These are real issues that I’m dealing with right now in the real world, and these two students are hardly the only ones. These are just the only two cases on my caseload right now with these issues, but this has become an ever-increasing issue for a lot of students who I’ve represented over the last 15 years as internet use has become more ubiquitous throughout public education. For the student with the chat app issues, the school district hired a cyber security expert to figure out how to block any of the kinds of content that she might misuse on her district-issued devices, while still giving her access to the online content necessary for her classes and without a human being having to actively monitor her device usage throughout each school day.
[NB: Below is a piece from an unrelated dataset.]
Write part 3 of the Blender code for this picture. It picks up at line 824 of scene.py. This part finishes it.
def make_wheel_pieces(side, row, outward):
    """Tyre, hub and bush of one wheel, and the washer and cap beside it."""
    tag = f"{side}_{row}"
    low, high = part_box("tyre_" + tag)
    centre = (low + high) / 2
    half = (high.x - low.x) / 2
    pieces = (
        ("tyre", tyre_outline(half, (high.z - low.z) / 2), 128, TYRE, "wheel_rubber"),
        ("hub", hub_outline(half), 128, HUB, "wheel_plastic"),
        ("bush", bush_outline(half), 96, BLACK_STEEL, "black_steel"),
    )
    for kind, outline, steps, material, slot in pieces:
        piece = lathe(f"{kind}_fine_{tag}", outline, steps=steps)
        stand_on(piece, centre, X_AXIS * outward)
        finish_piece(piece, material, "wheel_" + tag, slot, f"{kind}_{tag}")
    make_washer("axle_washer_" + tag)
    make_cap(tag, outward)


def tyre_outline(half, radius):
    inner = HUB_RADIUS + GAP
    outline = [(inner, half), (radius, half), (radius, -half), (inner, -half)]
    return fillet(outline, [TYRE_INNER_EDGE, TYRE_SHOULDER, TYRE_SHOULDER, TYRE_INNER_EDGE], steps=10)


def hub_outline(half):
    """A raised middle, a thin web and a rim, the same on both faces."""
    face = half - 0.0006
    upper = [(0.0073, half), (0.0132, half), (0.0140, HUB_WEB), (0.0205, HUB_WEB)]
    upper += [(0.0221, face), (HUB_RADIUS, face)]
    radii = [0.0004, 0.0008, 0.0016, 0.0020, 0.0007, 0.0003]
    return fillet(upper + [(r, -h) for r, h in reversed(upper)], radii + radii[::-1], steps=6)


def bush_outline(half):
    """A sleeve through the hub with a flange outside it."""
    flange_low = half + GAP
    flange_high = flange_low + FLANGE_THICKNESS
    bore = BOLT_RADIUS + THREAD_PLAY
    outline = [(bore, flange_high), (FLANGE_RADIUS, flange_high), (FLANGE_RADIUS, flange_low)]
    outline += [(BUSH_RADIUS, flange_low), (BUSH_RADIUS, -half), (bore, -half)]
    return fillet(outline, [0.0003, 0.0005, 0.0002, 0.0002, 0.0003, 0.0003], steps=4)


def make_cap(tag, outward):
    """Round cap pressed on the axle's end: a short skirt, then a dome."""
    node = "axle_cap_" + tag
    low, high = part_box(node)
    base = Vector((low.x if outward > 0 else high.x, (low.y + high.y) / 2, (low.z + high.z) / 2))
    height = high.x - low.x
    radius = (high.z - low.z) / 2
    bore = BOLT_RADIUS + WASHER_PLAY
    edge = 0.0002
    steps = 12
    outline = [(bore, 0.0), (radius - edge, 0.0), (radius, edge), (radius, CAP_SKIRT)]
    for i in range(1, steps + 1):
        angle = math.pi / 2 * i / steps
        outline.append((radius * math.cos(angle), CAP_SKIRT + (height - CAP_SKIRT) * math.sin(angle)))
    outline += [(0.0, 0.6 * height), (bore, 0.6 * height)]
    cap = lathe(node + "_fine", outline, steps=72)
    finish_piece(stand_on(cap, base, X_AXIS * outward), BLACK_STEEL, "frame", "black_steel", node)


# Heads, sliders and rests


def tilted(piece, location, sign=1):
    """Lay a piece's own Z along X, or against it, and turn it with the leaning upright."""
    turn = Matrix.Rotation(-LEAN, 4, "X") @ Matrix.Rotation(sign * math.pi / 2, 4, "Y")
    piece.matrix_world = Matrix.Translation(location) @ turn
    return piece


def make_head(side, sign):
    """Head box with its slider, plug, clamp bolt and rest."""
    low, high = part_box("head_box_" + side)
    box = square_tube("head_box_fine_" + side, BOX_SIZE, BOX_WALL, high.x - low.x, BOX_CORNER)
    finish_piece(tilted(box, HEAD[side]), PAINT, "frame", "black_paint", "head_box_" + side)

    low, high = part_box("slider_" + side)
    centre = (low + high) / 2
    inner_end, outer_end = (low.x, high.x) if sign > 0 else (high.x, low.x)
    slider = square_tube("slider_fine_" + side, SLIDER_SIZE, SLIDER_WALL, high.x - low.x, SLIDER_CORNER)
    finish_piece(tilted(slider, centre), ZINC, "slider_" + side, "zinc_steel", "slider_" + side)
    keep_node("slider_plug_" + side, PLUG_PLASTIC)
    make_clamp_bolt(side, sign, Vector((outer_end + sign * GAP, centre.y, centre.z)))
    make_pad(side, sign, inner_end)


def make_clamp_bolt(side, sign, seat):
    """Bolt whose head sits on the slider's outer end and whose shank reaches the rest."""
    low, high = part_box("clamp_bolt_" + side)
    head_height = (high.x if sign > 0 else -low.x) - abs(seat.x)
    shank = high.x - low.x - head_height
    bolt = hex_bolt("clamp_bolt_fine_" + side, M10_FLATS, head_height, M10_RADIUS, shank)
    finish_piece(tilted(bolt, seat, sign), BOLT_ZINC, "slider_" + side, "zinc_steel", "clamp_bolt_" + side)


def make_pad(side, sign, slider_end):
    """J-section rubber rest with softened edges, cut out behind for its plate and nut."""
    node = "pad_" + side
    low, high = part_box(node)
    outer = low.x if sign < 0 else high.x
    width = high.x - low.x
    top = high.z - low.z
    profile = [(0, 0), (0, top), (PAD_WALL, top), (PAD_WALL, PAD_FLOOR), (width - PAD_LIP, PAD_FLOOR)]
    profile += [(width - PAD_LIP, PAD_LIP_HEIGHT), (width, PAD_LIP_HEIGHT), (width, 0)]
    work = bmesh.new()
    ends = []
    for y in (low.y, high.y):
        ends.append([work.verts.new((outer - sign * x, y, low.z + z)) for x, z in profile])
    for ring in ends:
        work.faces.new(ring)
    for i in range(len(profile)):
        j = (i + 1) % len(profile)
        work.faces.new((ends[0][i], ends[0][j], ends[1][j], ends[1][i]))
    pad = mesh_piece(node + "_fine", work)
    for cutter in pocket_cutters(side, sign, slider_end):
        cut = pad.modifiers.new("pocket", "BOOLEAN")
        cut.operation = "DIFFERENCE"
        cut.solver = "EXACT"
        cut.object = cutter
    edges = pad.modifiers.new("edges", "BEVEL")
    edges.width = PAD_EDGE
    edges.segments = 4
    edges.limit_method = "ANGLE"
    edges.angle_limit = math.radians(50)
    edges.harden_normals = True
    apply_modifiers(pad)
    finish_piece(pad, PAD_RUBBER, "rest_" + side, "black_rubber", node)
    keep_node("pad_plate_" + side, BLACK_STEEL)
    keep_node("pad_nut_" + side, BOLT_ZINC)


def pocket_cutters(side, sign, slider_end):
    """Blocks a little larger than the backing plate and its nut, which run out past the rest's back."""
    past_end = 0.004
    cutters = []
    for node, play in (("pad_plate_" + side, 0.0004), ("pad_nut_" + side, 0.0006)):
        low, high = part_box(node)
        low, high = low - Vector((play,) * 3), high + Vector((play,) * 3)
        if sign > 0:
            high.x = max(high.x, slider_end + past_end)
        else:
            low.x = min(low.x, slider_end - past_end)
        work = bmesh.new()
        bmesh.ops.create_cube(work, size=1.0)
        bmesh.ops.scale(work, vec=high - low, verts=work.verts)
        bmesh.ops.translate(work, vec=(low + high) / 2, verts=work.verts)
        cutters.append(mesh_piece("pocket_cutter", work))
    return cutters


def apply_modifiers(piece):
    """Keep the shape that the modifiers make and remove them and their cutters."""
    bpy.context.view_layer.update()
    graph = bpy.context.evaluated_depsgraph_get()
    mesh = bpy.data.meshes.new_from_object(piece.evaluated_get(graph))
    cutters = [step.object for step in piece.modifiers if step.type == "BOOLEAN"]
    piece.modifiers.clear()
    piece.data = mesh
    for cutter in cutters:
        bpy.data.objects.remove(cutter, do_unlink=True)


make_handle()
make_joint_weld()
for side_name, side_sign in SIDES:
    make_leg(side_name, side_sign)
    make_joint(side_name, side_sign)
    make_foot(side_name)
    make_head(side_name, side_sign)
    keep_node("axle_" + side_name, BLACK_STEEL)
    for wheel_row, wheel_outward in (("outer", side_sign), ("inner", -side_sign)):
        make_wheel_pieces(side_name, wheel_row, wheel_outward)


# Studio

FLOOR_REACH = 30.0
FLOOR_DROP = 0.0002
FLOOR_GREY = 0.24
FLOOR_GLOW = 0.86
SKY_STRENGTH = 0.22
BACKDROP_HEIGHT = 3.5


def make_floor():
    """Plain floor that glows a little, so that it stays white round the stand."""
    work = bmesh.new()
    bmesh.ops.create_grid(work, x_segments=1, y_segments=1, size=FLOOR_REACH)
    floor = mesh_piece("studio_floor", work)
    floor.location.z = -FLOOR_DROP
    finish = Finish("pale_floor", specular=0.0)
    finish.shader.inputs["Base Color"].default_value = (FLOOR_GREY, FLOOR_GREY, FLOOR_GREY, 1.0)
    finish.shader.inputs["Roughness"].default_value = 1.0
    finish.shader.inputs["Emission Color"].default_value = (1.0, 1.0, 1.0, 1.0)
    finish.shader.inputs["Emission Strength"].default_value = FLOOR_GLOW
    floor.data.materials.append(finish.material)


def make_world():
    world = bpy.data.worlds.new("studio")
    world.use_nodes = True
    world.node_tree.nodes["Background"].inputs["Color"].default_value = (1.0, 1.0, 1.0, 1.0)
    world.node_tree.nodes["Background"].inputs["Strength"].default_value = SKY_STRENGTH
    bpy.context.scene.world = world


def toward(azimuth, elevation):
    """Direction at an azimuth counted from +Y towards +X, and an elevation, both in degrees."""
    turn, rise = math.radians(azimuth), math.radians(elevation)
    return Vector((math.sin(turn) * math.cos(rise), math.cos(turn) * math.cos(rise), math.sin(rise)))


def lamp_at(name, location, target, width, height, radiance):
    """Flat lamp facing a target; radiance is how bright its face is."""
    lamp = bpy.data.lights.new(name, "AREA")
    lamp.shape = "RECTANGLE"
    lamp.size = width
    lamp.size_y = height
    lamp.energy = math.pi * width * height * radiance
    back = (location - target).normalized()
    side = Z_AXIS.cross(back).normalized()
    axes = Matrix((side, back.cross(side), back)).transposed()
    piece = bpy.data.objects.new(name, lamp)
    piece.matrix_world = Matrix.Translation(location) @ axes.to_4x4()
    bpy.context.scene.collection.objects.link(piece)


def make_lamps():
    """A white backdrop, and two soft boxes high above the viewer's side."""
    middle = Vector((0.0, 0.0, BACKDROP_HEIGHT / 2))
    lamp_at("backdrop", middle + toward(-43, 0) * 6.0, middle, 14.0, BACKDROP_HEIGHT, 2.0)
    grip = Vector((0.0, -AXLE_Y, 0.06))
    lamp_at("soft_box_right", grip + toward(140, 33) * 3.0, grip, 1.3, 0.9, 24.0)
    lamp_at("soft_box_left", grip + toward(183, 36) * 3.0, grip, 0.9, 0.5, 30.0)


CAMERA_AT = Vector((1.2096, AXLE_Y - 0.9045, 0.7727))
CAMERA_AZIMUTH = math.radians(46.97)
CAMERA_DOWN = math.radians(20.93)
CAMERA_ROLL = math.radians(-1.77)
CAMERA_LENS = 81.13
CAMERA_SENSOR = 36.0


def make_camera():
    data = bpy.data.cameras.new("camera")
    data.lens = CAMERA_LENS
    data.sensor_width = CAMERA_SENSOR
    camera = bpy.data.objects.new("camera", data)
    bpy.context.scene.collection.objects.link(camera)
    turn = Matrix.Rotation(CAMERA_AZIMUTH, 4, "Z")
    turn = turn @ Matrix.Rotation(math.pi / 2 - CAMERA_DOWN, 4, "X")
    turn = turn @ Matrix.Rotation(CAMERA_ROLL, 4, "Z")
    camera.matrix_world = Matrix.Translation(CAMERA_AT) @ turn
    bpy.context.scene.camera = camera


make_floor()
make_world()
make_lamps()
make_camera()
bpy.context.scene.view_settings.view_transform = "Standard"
All of that is great for understanding the nature of the behaviors and the challenges faced by those who engage in them, but what does one do about it? For me, that’s still a work in progress, but I can tell you how I’ve handled it so far and whether I think it’s working or not. It’s early days with me and the fascist trolls, and there have only been a handful, but I’m already seeing trends in the data emerging, not the least of which is the older white male observation I mentioned previously.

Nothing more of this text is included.